From the calm surf of the Caribbean on the east coast, to the gnarly breaks of the Pacific on the west, the beaches of Central America make for stellar backpacking territory. And there’s plenty more wedged in between.
Whether you want to sandboard down a steaming volcano in Nicaragua, explore a cloudforest in Costa Rica, watch the sunrise over ancient Maya sites in Guatemala, or hike through the thick Panamanian jungle, the slim waist of the Americas offers plenty of adventure.
Here are eight tips to help you get the best out the region’s seven countries.
Sometimes saving a few bucks is as simple as hopping from one playa to the next. But if you’re selective about the countries on your hit list, you stand to pocket a whole lot more change. Costa Rica and Panama consistently rank among the most expensive countries in the area, alongside English-speaking Belize , leaving Guatemala , Nicaragua , El Salvador and Honduras among the cheaper choices.
Hostels and homestays are plentiful in these parts, but if you fancy spending the odd night somewhere more swish, bear in mind that most destinations in Central America are yet to capitalise on the trend for flashpacker-style hostels. There can be a hefty price gap between a dorm bed and a boutique abode.
Chocolate, rum, coffee, cheese – you might just be surprised at the array of prime produce Central America’s rich soil nurtures. And best of all, you can go straight to the source. Forget savouring a cup of Guatemala’s single-origin espresso from your local coffee shop, or devouring a bar of Costa Rican chocolate at your desk. Here a number of local entrepreneurs offer wallet-friendly tours of cacao farms and coffee plantations with free tastings thrown in for good measure.
Still hear stories about how parts of Central America are a lawless, cocaine-cloaked gangland? They belie just how much progress has been made in the region since the slew of revolutions and civil wars that marred much of the 80s.
However, some cities – notably San Pedro Sula in Honduras and San Salvador in El Salvador – have not kept pace and remain among the world’s most dangerous. Exercise caution when travelling through the “Northern Triangle” of Guatemala, El Salvador and Honduras, which has gained notoriety of late. And use your common sense when it comes to safety throughout the region: take only registered taxis, keep up to date with travel warnings, heed the advice of locals, don’t flaunt valuables and don’t walk home alone after dark.
Talk to any backpacker that’s ventured around this isthmus and chances are they might air a grumble or two over border crossings. Long queues, a maze of checkpoints and a sea of touts are typically the key ingredients in this headache-inducing jig. But it doesn’t have to be that way.

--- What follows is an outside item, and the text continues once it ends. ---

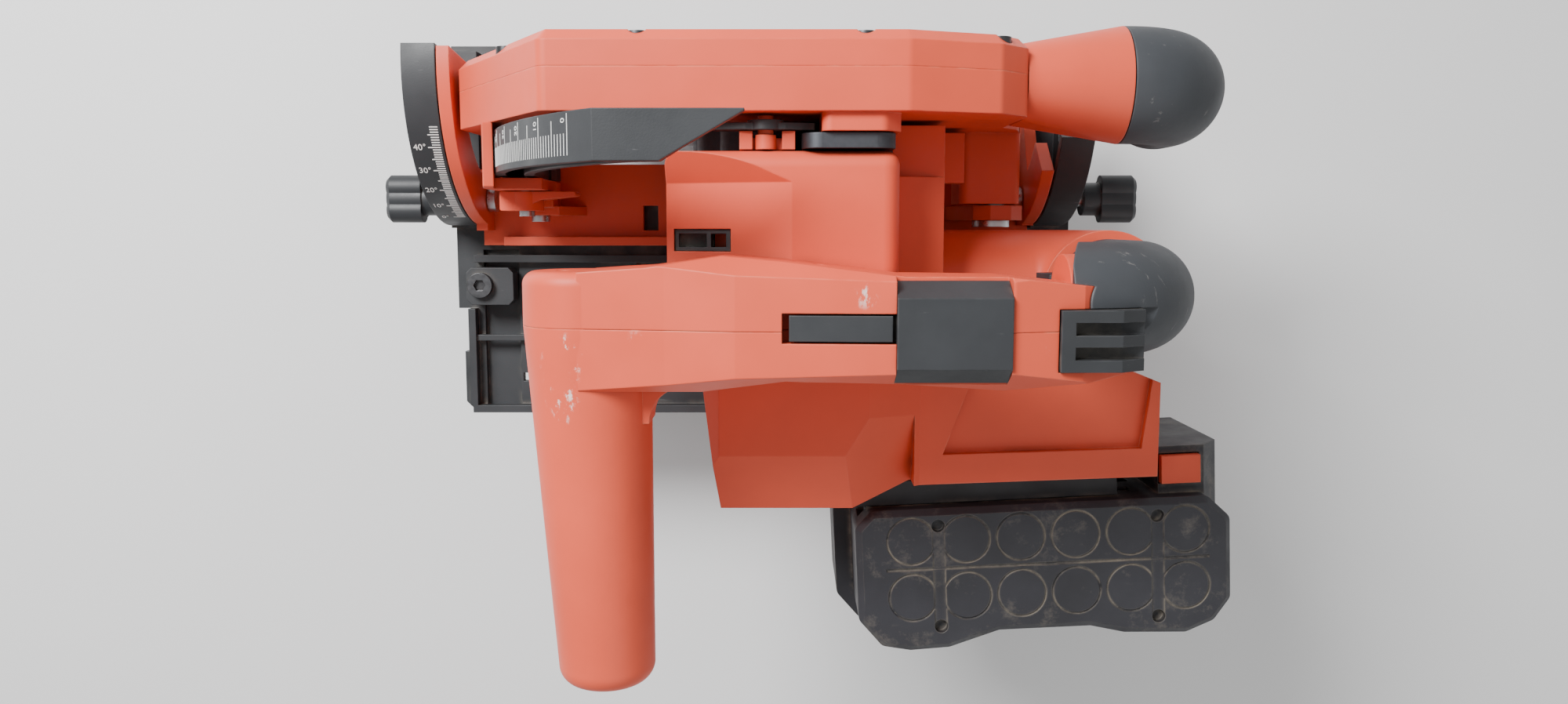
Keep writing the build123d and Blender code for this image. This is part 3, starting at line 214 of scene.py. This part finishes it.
def rubber():
    """Soft dark grey overmould with pale scratches."""
    m = Material("grey_rubber", 0.62)
    color = m.mix(m.span(m.noise(30, 5), 0.3, 0.7), tone(GREY_RUBBER, 0.9), tone(GREY_RUBBER, 1.2))
    lines = m.span(m.noise(70, 7, 0.7, (2.0, 1.0, 7.0)), 0.63, 0.68)
    color = m.mix(m.math("MULTIPLY", lines, 0.28), color, (0.35, 0.33, 0.31, 1))
    rubbed = m.math("MULTIPLY", m.edges(0.0009), m.span(m.noise(90, 4), 0.4, 0.6))
    color = m.mix(m.math("MULTIPLY", rubbed, 0.4), color, (0.17, 0.17, 0.18, 1))
    normal = m.bump(m.noise(1500, 3), 0.2, 0.0001, m.rounded(0.0006))
    return m.finish(color, normal, m.span(m.noise(40, 4), 0.3, 0.7, 0.52, 0.7))


def metal(name, base, rough, stretch=(1.0, 1.0, 1.0)):
    """Machined or plated steel with fine brushing and painted shade in the corners."""
    m = Material(name, rough, 1.0)
    brushed = m.noise(600, 3, 0.6, stretch)
    color = m.mix(m.span(m.noise(50, 4), 0.3, 0.7), tone(base, 0.85), tone(base, 1.08))
    # painted shade: the metal darkens towards near black in corners, following an occlusion mask broken up
    # by noise
    painted_corner_shade = m.math("MULTIPLY", m.crevices(0.003), m.span(m.noise(120, 4), 0.3, 0.6))
    color = m.mix(m.math("MULTIPLY", painted_corner_shade, 0.4), color, (0.05, 0.04, 0.035, 1))
    normal = m.bump(brushed, 0.12, 0.00005, m.rounded(0.0003))
    return m.finish(color, normal, m.span(brushed, 0.2, 0.8, rough - 0.08, rough + 0.1))


def battery_plastic():
    """Charcoal battery shell with beige dirt packed into its rings and ribs."""
    m = Material("battery_plastic")
    color = m.mix(m.span(m.noise(40, 5), 0.3, 0.7), tone(BATTERY_BLACK, 0.85), tone(BATTERY_BLACK, 1.3))
    packed = m.math("MULTIPLY", m.crevices(0.0022, 0.45, 0.9), m.span(m.noise(45, 7, 0.7), 0.40, 0.6))
    color = m.mix(m.math("MULTIPLY", packed, 0.75), color, DUST)
    rubbed = m.math("MULTIPLY", m.edges(0.0008), m.span(m.noise(130, 5), 0.36, 0.58))
    color = m.mix(m.math("MULTIPLY", rubbed, 0.6), color, (0.20, 0.18, 0.15, 1))
    dusty = m.span(m.noise(38, 9, 0.78), 0.54, 0.74)
    color = m.mix(m.math("MULTIPLY", dusty, 0.3), color, DUST)
    normal = m.bump(m.noise(1700, 2), 0.25, 0.0001, m.rounded(0.0006))
    return m.finish(color, normal, m.span(m.noise(60, 5), 0.3, 0.7, 0.44, 0.66))


def plain(name, color, rough):
    """One colour with faint mottling and a fine grain."""
    m = Material(name, rough)
    made = m.mix(m.span(m.noise(80, 4), 0.3, 0.7), tone(color, 0.9), tone(color, 1.08))
    return m.finish(made, m.bump(m.noise(900, 2), 0.08, 0.00005))


# Where hands and the bench have rubbed the handle: x, y, z and radius in millimetres.
HANDLE_SCUFFS = [
    (49, 79, 152, 6), (49.5, 84, 152, 8), (50, 90, 152, 8), (49, 96, 152, 5),
    (27.5, 75, 153, 5), (-36, 62.5, 163, 5), (-84, 79.5, 160, 5),
]

MATERIALS = {
    "red": red_plastic(),
    "handle_red": red_plastic("handle_red", HANDLE_SCUFFS),
    "charcoal": black_plastic(),
    "grey_rubber": rubber(),
    "steel": metal("steel", (0.62, 0.62, 0.63), 0.30),
    "dark_steel": metal("dark_steel", (0.10, 0.10, 0.105), 0.38),
    "cast": metal("cast_alloy", (0.085, 0.09, 0.10), 0.5),
    "blade": metal("blade_steel", (0.60, 0.60, 0.61), 0.28, (1.0, 1.0, 6.0)),
    "copper": metal("copper", (0.62, 0.32, 0.16), 0.35),
    "board": plain("board", (0.02, 0.12, 0.04), 0.4),
    "lens": plain("lens", (0.75, 0.77, 0.78), 0.12),
    "cell": plain("cell_wrap", (0.05, 0.18, 0.30), 0.35),
    "battery": battery_plastic(),
    "scale": plain("scale_white", (0.80, 0.80, 0.78), 0.55),
}

# Nodes that look different from the rest of their slot.
OWN_MATERIAL = {
    "handle_left_shell": "handle_red",
    "handle_right_shell": "handle_red",
    "battery_lower_case": "battery",
    "battery_upper_case": "battery",
    "motor_stator": "dark_steel",
}


def dress_nodes():
    """Give every CAD node the material of its slot, or its own."""
    for entry in frame["record"]["subparts"]:
        node = NODES[entry["node"]]
        name = OWN_MATERIAL.get(entry["node"], entry["material_slot"])
        node.data.materials.clear()
        node.data.materials.append(MATERIALS[name])


# ---------------------------------------------------------------- printed scales
# In millimetres and degrees. The rims are those of the depth arc and the front bevel quadrant.
DEPTH_HINGE = (-92.0, 40.0)
DEPTH_ARC_R = 182.0
DEPTH_ZERO = 40.7
DEPTH_SWING_R = 115.0
DEPTH_FULL = 55
DEPTH_LAST = 65
DEPTH_LINE_END = 24.6
DEPTH_LINE_STARTS = (13.2, 14.8, 18.6)
DEPTH_LINE_WIDTH = 0.32
DEPTH_NUMBER_LEAD = 0.72
DEPTH_NUMBER_SIZE = 3.0
BEVEL_HINGE = (-12.0, 11.0)
BEVEL_RIM_R = 56.0
BEVEL_ZERO = 20.0
BEVEL_LAST = 48
BEVEL_LINE_X = 110.0
BEVEL_LINE_LENGTHS = (4.6, 4.0, 3.0)
BEVEL_LINE_WIDTH = 0.4
BEVEL_NUMBER_X = BEVEL_LINE_X + 7.6
BEVEL_NUMBER_SIZE = 3.4
PRINT = 0.06


def surface_frame(hinge, radius, angle, across):
    """A point on a rim, with its outward direction and the direction of growing angle.

    The rim turns about an axis along Y or X, as across says, through the hinge.
    """
    c, s = cos(radians(angle)), sin(radians(angle))
    point = (hinge[0] + radius * c, hinge[1] + radius * s)
    if across == "y":
        return Vector((point[0], 0, point[1])), Vector((c, 0, s)), Vector((-s, 0, c))
    return Vector((0, point[0], point[1])), Vector((0, c, s)), Vector((0, -s, c))


def add_bar(verts, faces, center, along, wide, out):
    """Thin raised bar: half length along, half width wide, height out on both sides of the surface."""
    first = len(verts)
    for c in (-1, 1):
        for a, b in ((-1, -1), (1, -1), (1, 1), (-1, 1)):
            verts.append((center + a * along + b * wide + c * out) * MM)
    faces += [tuple(first + k for k in quad) for quad in
              ((3, 2, 1, 0), (4, 5, 6, 7), (0, 1, 5, 4), (1, 2, 6, 5), (2, 3, 7, 6), (3, 0, 4, 7))]


def add_number(verts, faces, text, size, center, right, up, out):
    """Flat raised number, centred, in the plane of right and up."""
    curve = bpy.data.curves.new("number", "FONT")
    curve.body = text
    curve.size = size
    curve.align_x = "CENTER"
    curve.align_y = "CENTER"
    curve.extrude = PRINT
    curve.resolution_u = 3
    made = bpy.data.objects.new("number", curve)
    bpy.context.scene.collection.objects.link(made)
    bpy.context.view_layer.update()
    mesh = bpy.data.meshes.new_from_object(made.evaluated_get(bpy.context.evaluated_depsgraph_get()))
    first = len(verts)
    verts += [(center + v.co.x * right + v.co.y * up + v.co.z * out) * MM for v in mesh.vertices]
    faces += [tuple(first + k for k in polygon.vertices) for polygon in mesh.polygons]
    bpy.data.objects.remove(made)
    bpy.data.meshes.remove(mesh)
    bpy.data.curves.remove(curve)


def add_piece(name, verts, faces, material, body):
    mesh = bpy.data.meshes.new(name)
    mesh.from_pydata(verts, [], faces)
    mesh.materials.append(MATERIALS[material])
    piece = bpy.data.objects.new(name, mesh)
    bpy.context.scene.collection.objects.link(piece)
    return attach(piece, body)


def by_step(value, sizes):
    """The size for a scale line: the first at the tens, the second at the fives, else the third."""
    return sizes[0] if value % 10 == 0 else sizes[1] if value % 5 == 0 else sizes[2]


def depth_angle(depth):
    """Angle on the arc of the line for a cutting depth in millimetres."""
    swing = degrees(asin(DEPTH_FULL / DEPTH_SWING_R)) - degrees(asin((DEPTH_FULL - depth) / DEPTH_SWING_R))
    return DEPTH_ZERO - swing


def make_depth_scale():
    verts, faces = [], []
    for depth in range(DEPTH_LAST + 1):
        center, out, grow = surface_frame(DEPTH_HINGE, DEPTH_ARC_R, depth_angle(depth), "y")
        start = by_step(depth, DEPTH_LINE_STARTS)
        center += Vector((0, (start + DEPTH_LINE_END) / 2, 0))
        along = Vector((0, (DEPTH_LINE_END - start) / 2, 0))
        add_bar(verts, faces, center, along, DEPTH_LINE_WIDTH / 2 * grow, PRINT * out)
    for depth in range(0, DEPTH_LAST + 1, 10):
        angle = depth_angle(depth) - DEPTH_NUMBER_LEAD
        center, out, grow = surface_frame(DEPTH_HINGE, DEPTH_ARC_R, angle, "y")
        # a single digit sits closer to the end of its line
        center += Vector((0, 15.6 if depth else 15.0, 0))
        add_number(verts, faces, str(depth), DEPTH_NUMBER_SIZE, center, Vector((0, -1, 0)), -grow, out)
    add_piece("depth_scale_print", verts, faces, "scale", "tilt")


def make_bevel_scale():
    verts, faces = [], []
    for angle in range(BEVEL_LAST + 1):
        center, out, grow = surface_frame(BEVEL_HINGE, BEVEL_RIM_R, BEVEL_ZERO + angle, "x")
        length = by_step(angle, BEVEL_LINE_LENGTHS)
        center += Vector((BEVEL_LINE_X + length / 2, 0, 0))
        add_bar(verts, faces, center, Vector((length / 2, 0, 0)), BEVEL_LINE_WIDTH / 2 * grow, PRINT * out)
    for angle in range(0, BEVEL_LAST + 1, 10):
        center, out, grow = surface_frame(BEVEL_HINGE, BEVEL_RIM_R, BEVEL_ZERO + angle, "x")
        center += Vector((BEVEL_NUMBER_X, 0, 0))
        text = f"{angle}\u00b0"
        add_number(verts, faces, text, BEVEL_NUMBER_SIZE, center, Vector((-1, 0, 0)), grow, out)
    add_piece("bevel_scale_print", verts, faces, "scale", "base")


# ---------------------------------------------------------------- stage and camera
FLOOR_HALF = 6.0
FLOOR_GAP = 0.0002
WORLD_STRENGTH = 0.53
# Name, place, target, size and power of each soft light.
LIGHTS = [
    ("key", (0.42, -0.42, 0.68), (0.02, 0.0, 0.1), 0.4, 16),
    ("fill", (-0.5, 0.9, 0.9), (0, 0.06, 0.05), 1.0, 3),
]
CAMERA = Vector((-13.6, 43.3, 477.0)) * MM
CAMERA_LEAN = radians(6.4)
CAMERA_LENS = 26.25


def make_floor():
    mesh = bpy.data.meshes.new("floor")
    h = FLOOR_HALF
    z = cad_box[0][2] - FLOOR_GAP
    corners = [(-h, -h, z), (h, -h, z), (h, h, z), (-h, h, z)]
    mesh.from_pydata(corners, [], [(0, 1, 2, 3)])
    floor = bpy.data.objects.new("floor", mesh)
    bpy.context.scene.collection.objects.link(floor)
    m = Material("floor_paint", 0.9)
    color = m.mix(m.span(m.noise(3, 4), 0.3, 0.7), (0.80, 0.80, 0.80, 1), (0.84, 0.84, 0.84, 1))
    floor.data.materials.append(m.finish(color))


def area_light(name, place, target, size, power):
    data = bpy.data.lights.new(name, "AREA")
    data.shape = "DISK"
    data.size = size
    data.energy = power
    lamp = bpy.data.objects.new(name, data)
    bpy.context.scene.collection.objects.link(lamp)
    lamp.location = place
    aim = Vector(target) - Vector(place)
    lamp.rotation_euler = aim.to_track_quat("-Z", "Y").to_euler()


def make_lights():
    world = bpy.data.worlds.new("studio")
    bpy.context.scene.world = world
    world.use_nodes = True
    world.node_tree.nodes["Background"].inputs["Color"].default_value = (1, 1, 1, 1)
    world.node_tree.nodes["Background"].inputs["Strength"].default_value = WORLD_STRENGTH
    for light in LIGHTS:
        area_light(*light)


def make_camera():
    """Straight down on the saw, front to the left, leaning a little towards the battery side."""
    data = bpy.data.cameras.new("camera")
    data.lens = CAMERA_LENS
    data.sensor_width = 36.0
    data.clip_start = 0.01
    camera = bpy.data.objects.new("camera", data)
    bpy.context.scene.collection.objects.link(camera)
    s, c = sin(CAMERA_LEAN), cos(CAMERA_LEAN)
    right, up, back = Vector((-1, 0, 0)), Vector((0, -c, -s)), Vector((0, -s, c))
    turn = Matrix((right, up, back)).transposed()
    camera.matrix_world = Matrix.Translation(CAMERA) @ turn.to_4x4()
    bpy.context.scene.camera = camera


dress_nodes()
make_depth_scale()
make_bevel_scale()
make_floor()
make_lights()
make_camera()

A little patience and a liberal dose of preparation can pay dividends. Remember that each and every country will have their own fees and regulations when it comes to entering and exiting (such as providing printed proof of onward travel and/or proof of funds), and these are subject to change. Checking the requirements ahead of time is key. Consult your Rough Guide to Central America on a Budget and utilise the mine of blogs and forums online for further tips.
The distances may seem miniature when compared to North and South America, but don’t be fooled; getting around this linchpin of land can gobble up a surprising amount of time. Cheap local buses seem to stop in every one-horse town, while many private ones operate infrequently and fill up sometimes weeks in advance.
To make the most out of your itinerary fly into one country and out of another. There’s often little to no difference in cost, yet you can maximise your time instead of backtracking.
They might harbour great cultural assets and offer an insight into local life, but for the most part Central America’s capital cities are more dangerous and less memorable than their countryside counterparts, and it’s pretty unlikely that they’ll prove the highlight of your trip.
After all, it’s the smoking fumaroles of Guatemala’s Pacaya Volcano , the sun-dappled fine sand of Nicaragua’s Corn Islands and the mesmerising navy eye of Belize’s Great Blue Hole that grace Instagram – not traffic jams in Panama City.
Plus, with direct flights from several US cities to more rural gateways such as Liberia in Costa Rica and Roatán in Honduras, there’s now little need to spend even a fraction of your trip in any concrete jungle.
There are plenty of destinations across the globe that make solo travellers, particularly women, stop and question whether to take the leap. But Central America shouldn’t be one of them. For starters, there is no dress code to adhere to, and the compact nature of the region means you’d be hard pressed to wind up alone and unsafe in a remote corner. You’ll also spot plenty of local and foreign women going about their business solo, so you’re unlikely to stand out.